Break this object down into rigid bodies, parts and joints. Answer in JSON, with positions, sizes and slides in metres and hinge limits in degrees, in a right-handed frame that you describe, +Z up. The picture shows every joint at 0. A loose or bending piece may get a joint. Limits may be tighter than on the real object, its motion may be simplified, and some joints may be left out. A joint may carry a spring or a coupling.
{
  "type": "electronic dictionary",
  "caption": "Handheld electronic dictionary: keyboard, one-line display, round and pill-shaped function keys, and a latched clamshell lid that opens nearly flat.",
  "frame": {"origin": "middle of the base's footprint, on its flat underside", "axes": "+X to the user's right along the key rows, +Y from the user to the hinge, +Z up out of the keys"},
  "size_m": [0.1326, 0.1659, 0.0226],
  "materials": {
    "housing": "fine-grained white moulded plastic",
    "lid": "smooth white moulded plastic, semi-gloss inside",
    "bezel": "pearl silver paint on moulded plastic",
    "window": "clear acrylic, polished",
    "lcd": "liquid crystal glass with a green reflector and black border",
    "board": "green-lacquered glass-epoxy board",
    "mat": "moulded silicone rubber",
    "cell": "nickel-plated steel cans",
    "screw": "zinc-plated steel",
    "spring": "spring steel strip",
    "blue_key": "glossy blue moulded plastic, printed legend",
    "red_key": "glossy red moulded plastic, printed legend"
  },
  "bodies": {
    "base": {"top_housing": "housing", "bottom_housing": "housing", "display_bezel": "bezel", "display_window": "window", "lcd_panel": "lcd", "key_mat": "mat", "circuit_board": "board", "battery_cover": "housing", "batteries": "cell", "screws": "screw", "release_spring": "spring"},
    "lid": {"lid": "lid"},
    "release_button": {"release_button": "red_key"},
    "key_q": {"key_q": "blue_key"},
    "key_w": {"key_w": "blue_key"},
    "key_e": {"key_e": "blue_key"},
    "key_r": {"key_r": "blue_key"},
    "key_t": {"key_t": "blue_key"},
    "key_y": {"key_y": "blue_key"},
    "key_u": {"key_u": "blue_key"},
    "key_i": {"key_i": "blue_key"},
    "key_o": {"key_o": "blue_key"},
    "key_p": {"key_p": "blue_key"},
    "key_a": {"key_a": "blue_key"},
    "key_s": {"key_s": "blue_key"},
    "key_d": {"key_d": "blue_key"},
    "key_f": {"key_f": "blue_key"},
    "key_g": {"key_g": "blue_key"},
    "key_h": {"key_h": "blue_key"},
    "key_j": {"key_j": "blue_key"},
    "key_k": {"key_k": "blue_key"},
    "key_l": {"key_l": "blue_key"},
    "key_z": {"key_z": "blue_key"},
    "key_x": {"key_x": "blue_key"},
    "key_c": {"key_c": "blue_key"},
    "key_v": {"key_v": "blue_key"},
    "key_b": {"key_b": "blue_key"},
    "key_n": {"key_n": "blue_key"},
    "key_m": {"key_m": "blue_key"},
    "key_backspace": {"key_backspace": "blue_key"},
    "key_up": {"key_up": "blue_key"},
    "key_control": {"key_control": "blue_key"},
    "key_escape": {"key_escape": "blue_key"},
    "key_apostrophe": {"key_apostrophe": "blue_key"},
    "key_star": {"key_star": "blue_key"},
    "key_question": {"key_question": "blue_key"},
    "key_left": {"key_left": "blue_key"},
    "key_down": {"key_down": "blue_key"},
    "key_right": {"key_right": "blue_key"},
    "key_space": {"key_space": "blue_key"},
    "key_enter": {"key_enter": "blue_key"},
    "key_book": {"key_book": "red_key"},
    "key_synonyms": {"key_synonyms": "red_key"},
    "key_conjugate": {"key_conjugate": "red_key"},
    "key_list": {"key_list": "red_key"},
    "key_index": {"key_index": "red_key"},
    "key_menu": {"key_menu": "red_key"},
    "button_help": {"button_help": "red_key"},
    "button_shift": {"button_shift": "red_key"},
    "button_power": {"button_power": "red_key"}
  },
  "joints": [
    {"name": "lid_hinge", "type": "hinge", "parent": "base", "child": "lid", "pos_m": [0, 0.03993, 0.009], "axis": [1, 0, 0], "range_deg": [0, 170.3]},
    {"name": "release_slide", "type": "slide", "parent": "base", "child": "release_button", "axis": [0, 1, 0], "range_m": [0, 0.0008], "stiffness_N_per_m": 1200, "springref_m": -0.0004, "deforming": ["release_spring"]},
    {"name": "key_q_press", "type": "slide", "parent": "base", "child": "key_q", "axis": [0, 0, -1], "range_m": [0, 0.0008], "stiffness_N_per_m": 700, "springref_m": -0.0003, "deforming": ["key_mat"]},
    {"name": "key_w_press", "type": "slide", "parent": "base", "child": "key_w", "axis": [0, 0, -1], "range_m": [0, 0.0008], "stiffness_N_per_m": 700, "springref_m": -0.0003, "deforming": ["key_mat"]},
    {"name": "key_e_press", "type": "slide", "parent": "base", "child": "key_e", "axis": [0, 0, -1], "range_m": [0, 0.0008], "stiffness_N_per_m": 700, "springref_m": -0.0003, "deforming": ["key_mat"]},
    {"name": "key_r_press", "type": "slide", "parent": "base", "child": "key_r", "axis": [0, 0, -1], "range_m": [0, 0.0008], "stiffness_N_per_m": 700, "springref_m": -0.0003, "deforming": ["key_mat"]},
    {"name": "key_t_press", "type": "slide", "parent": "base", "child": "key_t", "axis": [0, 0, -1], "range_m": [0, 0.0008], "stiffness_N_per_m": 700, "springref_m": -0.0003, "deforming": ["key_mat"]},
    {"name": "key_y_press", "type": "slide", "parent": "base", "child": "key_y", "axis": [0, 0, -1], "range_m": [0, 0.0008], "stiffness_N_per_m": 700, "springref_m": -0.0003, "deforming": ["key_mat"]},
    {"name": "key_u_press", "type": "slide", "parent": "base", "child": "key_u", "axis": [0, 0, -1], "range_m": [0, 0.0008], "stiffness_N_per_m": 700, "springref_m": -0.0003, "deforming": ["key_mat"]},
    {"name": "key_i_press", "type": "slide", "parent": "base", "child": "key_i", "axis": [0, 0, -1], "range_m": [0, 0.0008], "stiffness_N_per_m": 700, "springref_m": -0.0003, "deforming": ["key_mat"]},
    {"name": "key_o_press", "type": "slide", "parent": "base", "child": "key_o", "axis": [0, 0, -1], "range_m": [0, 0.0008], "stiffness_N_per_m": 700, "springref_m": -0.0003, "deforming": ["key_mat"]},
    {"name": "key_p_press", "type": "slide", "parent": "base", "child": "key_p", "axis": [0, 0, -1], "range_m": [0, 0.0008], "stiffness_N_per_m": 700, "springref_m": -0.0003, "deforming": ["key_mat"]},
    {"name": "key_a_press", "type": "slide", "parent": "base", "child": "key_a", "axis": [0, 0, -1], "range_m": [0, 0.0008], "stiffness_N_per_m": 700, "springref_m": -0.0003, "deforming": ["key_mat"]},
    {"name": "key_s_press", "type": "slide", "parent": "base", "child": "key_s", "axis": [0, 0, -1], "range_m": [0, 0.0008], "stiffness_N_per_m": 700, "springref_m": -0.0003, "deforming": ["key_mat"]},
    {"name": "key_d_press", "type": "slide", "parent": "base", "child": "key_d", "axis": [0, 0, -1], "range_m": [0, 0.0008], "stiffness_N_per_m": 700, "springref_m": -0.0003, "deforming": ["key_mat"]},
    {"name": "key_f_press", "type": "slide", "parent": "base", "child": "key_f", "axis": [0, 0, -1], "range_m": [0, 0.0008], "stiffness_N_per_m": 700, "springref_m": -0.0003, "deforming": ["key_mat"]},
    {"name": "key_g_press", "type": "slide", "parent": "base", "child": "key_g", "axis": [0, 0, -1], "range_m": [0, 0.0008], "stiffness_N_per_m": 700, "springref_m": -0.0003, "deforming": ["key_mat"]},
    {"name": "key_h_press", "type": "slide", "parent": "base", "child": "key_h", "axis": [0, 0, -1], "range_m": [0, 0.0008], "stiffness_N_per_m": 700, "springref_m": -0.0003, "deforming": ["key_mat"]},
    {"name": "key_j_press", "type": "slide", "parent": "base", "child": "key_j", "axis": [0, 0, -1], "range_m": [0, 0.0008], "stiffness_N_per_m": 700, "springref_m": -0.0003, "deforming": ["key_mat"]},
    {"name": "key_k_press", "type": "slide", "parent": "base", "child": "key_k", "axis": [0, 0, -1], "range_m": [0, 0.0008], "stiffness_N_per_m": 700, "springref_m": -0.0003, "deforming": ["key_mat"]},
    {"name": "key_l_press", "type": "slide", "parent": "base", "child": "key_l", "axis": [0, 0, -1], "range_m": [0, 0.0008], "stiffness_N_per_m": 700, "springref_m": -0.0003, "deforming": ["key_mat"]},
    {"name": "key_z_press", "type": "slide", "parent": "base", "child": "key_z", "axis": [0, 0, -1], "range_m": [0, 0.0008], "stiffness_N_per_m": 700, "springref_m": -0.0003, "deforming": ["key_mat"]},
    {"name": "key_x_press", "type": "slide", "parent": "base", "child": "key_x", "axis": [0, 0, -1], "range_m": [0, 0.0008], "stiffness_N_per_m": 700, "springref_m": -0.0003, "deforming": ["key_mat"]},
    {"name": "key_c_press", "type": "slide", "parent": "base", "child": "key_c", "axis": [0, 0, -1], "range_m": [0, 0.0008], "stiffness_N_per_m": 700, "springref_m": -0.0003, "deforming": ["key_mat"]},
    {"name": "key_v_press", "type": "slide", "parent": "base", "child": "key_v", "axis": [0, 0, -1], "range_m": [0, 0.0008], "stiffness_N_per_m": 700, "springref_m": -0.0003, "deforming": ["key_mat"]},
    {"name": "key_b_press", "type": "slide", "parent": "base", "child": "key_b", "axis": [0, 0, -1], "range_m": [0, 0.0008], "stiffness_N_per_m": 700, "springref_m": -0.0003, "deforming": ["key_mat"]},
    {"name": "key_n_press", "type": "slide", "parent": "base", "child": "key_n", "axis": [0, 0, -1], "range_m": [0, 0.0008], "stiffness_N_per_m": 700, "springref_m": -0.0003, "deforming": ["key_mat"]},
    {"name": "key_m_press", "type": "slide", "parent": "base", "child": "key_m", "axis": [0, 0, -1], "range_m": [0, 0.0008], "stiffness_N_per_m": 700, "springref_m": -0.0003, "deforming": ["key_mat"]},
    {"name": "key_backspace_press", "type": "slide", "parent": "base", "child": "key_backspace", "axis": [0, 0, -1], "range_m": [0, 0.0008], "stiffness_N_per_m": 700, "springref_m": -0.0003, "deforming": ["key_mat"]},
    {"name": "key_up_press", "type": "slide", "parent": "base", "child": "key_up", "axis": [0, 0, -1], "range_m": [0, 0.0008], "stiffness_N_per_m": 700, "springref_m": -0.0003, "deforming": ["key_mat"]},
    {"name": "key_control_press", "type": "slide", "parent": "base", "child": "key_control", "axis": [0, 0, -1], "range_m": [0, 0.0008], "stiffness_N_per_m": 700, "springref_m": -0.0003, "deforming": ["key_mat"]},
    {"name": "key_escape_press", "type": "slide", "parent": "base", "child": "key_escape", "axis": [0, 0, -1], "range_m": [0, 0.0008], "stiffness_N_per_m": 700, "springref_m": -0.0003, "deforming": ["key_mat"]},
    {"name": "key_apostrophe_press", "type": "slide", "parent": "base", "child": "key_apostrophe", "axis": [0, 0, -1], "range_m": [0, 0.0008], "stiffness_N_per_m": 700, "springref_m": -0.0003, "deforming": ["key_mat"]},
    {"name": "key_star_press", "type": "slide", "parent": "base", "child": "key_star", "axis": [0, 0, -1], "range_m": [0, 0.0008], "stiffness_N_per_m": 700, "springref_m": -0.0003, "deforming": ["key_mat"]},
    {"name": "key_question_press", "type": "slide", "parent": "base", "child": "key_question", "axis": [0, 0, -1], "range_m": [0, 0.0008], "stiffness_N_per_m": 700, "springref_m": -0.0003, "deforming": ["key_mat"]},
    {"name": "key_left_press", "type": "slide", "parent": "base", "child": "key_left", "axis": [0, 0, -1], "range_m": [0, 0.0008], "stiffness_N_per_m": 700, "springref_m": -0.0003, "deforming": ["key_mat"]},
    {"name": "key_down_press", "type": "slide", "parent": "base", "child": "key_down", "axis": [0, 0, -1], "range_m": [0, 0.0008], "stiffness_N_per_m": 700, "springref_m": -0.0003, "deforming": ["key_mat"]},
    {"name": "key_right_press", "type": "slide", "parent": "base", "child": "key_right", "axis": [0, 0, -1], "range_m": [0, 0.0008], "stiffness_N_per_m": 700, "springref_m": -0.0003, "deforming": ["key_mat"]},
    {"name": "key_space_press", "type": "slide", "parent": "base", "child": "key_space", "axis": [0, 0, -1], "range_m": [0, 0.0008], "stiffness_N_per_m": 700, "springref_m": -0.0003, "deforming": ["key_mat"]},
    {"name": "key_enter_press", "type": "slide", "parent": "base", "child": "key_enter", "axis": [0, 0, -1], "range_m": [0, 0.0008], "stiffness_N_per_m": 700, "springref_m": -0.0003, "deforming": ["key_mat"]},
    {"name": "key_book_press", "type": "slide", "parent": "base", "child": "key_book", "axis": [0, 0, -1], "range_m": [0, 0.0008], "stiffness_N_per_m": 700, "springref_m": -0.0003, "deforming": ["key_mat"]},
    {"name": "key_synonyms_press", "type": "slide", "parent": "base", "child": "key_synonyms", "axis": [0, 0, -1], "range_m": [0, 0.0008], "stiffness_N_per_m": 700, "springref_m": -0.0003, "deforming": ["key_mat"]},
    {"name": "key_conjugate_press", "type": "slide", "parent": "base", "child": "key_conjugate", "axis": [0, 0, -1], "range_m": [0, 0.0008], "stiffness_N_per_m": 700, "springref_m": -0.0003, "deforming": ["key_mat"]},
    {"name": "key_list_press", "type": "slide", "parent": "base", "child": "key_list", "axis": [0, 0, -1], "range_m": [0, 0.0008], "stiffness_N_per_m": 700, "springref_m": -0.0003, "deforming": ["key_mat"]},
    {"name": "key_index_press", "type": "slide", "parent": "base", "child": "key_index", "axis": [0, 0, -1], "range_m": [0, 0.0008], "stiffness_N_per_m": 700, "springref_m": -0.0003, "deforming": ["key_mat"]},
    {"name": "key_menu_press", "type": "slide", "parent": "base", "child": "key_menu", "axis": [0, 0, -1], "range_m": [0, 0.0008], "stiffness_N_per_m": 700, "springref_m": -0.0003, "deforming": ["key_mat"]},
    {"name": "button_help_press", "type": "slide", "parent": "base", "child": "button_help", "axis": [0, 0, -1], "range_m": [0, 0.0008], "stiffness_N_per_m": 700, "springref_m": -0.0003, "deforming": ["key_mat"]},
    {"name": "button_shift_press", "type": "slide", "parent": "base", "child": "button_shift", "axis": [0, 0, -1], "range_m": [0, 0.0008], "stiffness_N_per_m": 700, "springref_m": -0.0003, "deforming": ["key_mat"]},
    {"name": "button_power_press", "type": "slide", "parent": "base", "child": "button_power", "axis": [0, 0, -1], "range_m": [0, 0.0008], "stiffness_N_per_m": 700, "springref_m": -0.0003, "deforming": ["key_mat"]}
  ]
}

====================

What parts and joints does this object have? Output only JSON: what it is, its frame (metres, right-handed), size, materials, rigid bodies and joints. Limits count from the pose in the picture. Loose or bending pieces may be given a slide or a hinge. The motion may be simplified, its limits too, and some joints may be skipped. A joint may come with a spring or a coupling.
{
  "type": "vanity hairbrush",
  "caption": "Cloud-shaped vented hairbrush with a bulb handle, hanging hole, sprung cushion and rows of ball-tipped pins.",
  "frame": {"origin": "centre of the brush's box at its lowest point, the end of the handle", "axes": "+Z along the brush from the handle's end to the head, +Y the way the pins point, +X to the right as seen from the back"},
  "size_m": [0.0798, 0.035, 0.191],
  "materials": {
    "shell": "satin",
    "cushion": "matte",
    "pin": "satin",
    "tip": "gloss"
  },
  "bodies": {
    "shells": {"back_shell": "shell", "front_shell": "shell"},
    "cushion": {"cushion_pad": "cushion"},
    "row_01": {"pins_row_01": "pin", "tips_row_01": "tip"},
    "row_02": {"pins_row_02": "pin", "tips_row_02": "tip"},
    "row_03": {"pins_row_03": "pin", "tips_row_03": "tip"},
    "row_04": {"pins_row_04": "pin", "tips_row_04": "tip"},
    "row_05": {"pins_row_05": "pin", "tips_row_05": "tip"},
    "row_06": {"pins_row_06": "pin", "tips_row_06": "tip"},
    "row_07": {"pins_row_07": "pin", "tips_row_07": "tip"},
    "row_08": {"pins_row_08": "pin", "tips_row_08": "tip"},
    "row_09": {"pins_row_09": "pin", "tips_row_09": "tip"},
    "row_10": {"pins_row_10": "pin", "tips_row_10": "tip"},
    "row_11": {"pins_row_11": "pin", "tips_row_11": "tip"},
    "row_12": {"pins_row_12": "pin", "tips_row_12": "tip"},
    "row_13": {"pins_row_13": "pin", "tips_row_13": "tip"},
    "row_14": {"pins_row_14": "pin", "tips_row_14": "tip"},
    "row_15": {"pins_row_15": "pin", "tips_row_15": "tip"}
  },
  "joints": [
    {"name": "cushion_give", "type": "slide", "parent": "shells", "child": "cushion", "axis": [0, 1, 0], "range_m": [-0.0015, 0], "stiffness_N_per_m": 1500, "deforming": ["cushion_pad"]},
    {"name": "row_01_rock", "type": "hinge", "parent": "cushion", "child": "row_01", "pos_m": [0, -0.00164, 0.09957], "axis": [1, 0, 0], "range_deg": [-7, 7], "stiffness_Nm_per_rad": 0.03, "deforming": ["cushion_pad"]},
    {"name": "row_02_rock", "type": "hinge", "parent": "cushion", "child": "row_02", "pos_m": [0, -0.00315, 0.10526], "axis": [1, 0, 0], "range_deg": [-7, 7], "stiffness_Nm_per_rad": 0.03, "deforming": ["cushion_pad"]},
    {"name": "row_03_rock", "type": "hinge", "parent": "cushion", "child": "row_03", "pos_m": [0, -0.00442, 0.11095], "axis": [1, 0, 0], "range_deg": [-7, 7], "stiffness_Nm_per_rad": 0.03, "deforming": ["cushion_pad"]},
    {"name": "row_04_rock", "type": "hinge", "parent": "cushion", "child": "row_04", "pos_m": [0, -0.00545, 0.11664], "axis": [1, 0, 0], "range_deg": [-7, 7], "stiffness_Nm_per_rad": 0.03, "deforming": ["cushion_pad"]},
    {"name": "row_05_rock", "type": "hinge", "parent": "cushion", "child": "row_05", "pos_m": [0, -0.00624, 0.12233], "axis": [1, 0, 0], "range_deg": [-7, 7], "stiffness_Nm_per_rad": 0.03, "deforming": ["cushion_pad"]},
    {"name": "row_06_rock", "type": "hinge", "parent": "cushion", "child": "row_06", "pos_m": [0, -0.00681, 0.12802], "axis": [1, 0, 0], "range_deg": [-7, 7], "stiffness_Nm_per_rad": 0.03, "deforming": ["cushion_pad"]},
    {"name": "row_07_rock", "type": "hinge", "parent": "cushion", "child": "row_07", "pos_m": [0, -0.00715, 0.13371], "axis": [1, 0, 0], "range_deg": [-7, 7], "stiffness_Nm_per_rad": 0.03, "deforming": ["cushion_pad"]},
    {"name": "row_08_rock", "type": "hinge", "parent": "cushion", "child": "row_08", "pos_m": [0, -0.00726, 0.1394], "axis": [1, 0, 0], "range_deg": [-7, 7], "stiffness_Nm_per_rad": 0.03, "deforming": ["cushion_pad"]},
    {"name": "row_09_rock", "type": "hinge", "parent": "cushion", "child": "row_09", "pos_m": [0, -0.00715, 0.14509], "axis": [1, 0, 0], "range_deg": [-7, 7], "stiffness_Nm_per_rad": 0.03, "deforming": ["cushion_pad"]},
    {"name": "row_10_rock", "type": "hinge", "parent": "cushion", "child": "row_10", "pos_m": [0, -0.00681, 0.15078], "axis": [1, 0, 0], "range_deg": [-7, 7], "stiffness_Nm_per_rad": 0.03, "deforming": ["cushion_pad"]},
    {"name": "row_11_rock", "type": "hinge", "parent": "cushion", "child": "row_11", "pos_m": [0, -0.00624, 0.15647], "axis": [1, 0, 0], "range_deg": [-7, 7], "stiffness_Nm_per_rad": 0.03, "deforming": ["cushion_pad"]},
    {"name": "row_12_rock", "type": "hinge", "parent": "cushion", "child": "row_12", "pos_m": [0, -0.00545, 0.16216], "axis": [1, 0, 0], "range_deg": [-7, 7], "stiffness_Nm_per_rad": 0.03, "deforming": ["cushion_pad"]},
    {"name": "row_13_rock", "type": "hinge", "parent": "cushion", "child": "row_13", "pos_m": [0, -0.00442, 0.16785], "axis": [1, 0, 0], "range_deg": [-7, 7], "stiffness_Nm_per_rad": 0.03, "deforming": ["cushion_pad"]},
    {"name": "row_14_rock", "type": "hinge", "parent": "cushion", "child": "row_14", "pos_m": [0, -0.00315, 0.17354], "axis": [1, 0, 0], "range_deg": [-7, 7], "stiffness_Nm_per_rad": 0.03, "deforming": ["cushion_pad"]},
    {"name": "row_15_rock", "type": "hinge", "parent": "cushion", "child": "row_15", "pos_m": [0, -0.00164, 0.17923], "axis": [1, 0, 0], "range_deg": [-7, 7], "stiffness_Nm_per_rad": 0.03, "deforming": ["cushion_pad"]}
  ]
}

====================

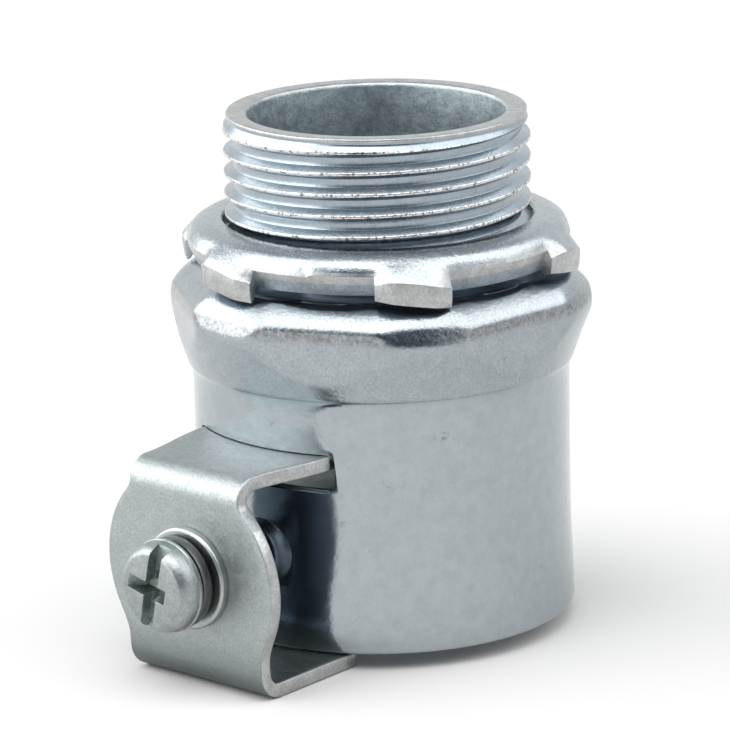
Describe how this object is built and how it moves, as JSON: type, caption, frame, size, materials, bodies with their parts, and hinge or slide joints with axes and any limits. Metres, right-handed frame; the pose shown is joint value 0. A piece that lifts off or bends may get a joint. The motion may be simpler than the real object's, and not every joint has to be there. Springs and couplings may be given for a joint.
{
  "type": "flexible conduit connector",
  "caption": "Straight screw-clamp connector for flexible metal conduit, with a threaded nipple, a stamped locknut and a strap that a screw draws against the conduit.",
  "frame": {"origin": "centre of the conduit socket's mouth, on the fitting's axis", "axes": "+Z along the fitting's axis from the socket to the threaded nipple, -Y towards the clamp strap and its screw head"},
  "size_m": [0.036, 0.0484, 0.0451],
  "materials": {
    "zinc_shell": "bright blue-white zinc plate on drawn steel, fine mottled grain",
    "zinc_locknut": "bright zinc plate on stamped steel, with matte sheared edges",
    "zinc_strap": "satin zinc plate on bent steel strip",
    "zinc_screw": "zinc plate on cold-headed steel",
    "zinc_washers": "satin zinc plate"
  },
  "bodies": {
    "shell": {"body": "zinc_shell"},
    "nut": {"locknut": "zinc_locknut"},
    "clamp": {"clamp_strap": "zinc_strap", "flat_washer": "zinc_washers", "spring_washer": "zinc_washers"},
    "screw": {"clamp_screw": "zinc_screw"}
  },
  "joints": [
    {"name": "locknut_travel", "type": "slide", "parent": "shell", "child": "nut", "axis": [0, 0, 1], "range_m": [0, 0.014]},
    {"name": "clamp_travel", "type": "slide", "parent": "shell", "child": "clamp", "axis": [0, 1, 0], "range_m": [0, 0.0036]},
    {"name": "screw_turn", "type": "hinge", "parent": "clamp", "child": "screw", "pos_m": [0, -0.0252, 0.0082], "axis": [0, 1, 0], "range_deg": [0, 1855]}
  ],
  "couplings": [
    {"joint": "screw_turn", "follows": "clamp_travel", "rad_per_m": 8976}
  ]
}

====================

**Exercise brief:** Your task is to collect every line above that contains the word "handed".

**Answer to this problem:**
Break this object down into rigid bodies, parts and joints. Answer in JSON, with positions, sizes and slides in metres and hinge limits in degrees, in a right-handed frame that you describe, +Z up. The picture shows every joint at 0. A loose or bending piece may get a joint. Limits may be tighter than on the real object, its motion may be simplified, and some joints may be left out. A joint may carry a spring or a coupling.
What parts and joints does this object have? Output only JSON: what it is, its frame (metres, right-handed), size, materials, rigid bodies and joints. Limits count from the pose in the picture. Loose or bending pieces may be given a slide or a hinge. The motion may be simplified, its limits too, and some joints may be skipped. A joint may come with a spring or a coupling.
Describe how this object is built and how it moves, as JSON: type, caption, frame, size, materials, bodies with their parts, and hinge or slide joints with axes and any limits. Metres, right-handed frame; the pose shown is joint value 0. A piece that lifts off or bends may get a joint. The motion may be simpler than the real object's, and not every joint has to be there. Springs and couplings may be given for a joint.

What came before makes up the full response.